As a teacher in the university, I have been personally “belabored” on occasions beyond number by students retailing what I have come to call “the undergraduate history of Christianity”. It usually begins with the Evangelists’ defamation of the Jews (“endemic Christian anti-Semitism”), continues with the hierarchy’s suppression of doctrinal dissent and establishment of an “arbitrary” canon (“Christian theology as the instrumentality of political power”); moves on to the exclusion of women from the priesthood (“patriarchal misogyny”); next, we hear of forced conversions and baptisms; then the Crusades (“religious intolerance”); followed by the Inquisition; followed by Galileo’s heresy trial; followed by the Salem witch hunts (more misogny, as well as all of the above); followed by papal collusion with the Nazis (the Church’s congenital anti-Semitism, again); concluding with the sex-abuse scandal (“pedophilia”, but unrelated to homosexuality).

These, and only these, junctures in Christian history – for they know of no others – are recited by students with the alacrity of an incantational formula. When the undergraduate history of Christianity is repeated by writers of popular fiction such as Dan Brown and James Cameron – one is tempted to include Dawkins and Hitchens in this category –, one knows that one is in the presence of a contemporary culture-myth.

 

As others of their critics have observed, in enjoining its civilizational advantages, Dawkins and Hitchens never get beyond atheism as a Platonic concept, against which the inevitably mixed historical record of religion can hardly measure up. They make the same argument about atheism as that which Marxists have always made about socialism: like “true socialism”, atheism has apparently never been tried. Yet, even leaving aside the officially atheist Marxist State, the entire post-Enlightenment epoch has been a protracted experiment in organized irreligion.

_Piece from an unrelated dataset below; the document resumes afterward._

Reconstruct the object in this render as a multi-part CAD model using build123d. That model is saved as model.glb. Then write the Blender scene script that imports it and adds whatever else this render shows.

Its record is not obviously more benignant than that of pre-modern theism. During those two centuries, more people died of unnatural causes than in the entire history of man’s inhumanity to man before them. I have already mentioned that the most murderous wars in history have been fought since the Enlightenment, and over anything but religious differences. As for the Church’s putative tyrannizing over private lives, her authority was always trifling by comparison to the tentacular grip and reach of the modern post-religious Welfare State. With their pitiful tithes, Byzantine Emperors and Patriarchs could only dream of the divine right of modern tax collectors to help themselves to more than fifty percent of a man’s labour. And at least the Inquisition’s thought police confined themselves to matters of theological doctrine, as opposed to our own human rights constabularies, who can arraign citizens for the crime of “offending” the orthodoxy of any interest group that demands immunity from criticism.

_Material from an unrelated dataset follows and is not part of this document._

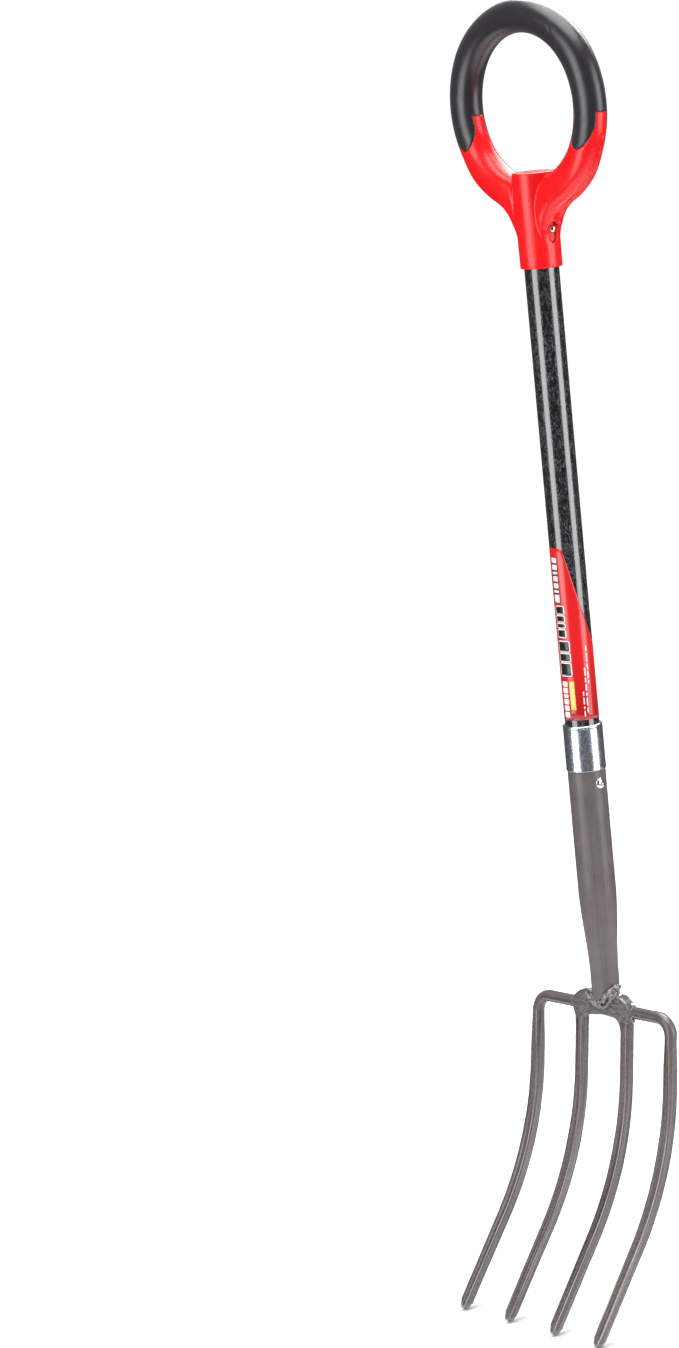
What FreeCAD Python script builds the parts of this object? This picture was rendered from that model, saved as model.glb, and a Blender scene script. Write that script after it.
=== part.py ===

It is the oddly naive faith that (like “never-tried” socialism), “never-tried” atheism, once implemented, will usher in a world without end of tolerance and justice, that demands the absurd disavowal by Dawkins and Hitchens of any connection between atheism and the post-Enlightenment secular order, including Communism. Hitchens, for instance, dilates upon the rites and dogmas associated with the Communist cult of personality, and concludes that Communism was in fact just another religion(!) (Thus, even the atrocities of an officially atheist ideology can be imputed to a credulous belief in God.)

Hitchens’ argument is typical of the tortured logic of the anti-religious polemic, but in a way – one that Hitchens doesn’t understand, of course –, it’s rather compelling. Communism really was a religion (as Solzhenitsyn noted long ago), and atheism really is untried (and will continue to remain so.)

As Jung demonstrated over a lifetime of scholarship, the religious function of the psyche is a perennial and inalienable human endowment; what everything depends upon is its being authentically and salubriously engaged. Psychic energies that are not invested in the the linking back (i.e., religio) of the conscious ego with an immanent metaphysical order go dangerously underground, until they erupt into individual or collective neurosis. When they do, they propel into the empyreum everything from trivial earthly personalities to tawdry political ideologies. With the attrition of authentic religious forms, such as Christianity, the alternative isn’t atheism, but some ersatz theism – Marxism, Darwinism, or environmentalism –, with their ersatz saints and saviours – Mao, Kim, or Al Gore. Deracinated from the archetypes of an otherworldly heaven and hell, the post-religious consciousness attempts to create heaven on earth, and ends up, inevitably, reifying in the here and now the hell in which it no longer believes. How many more millions of lives would have been snuffed out in the cause of establishing the earthly paradise had it not been for the insistence by religions such as Christianity that the Kingdom of God is not of this world?

If the twentieth century was an experiment in post-religious political organization, it evidently failed. What that failure argues for is hardly the redemption from religion that Dawkins and Hitchens exhort and promise, but its opposite: a long-overdue liberation from the atheist delusion, with its deadly utopian fantasy of creating heaven on earth.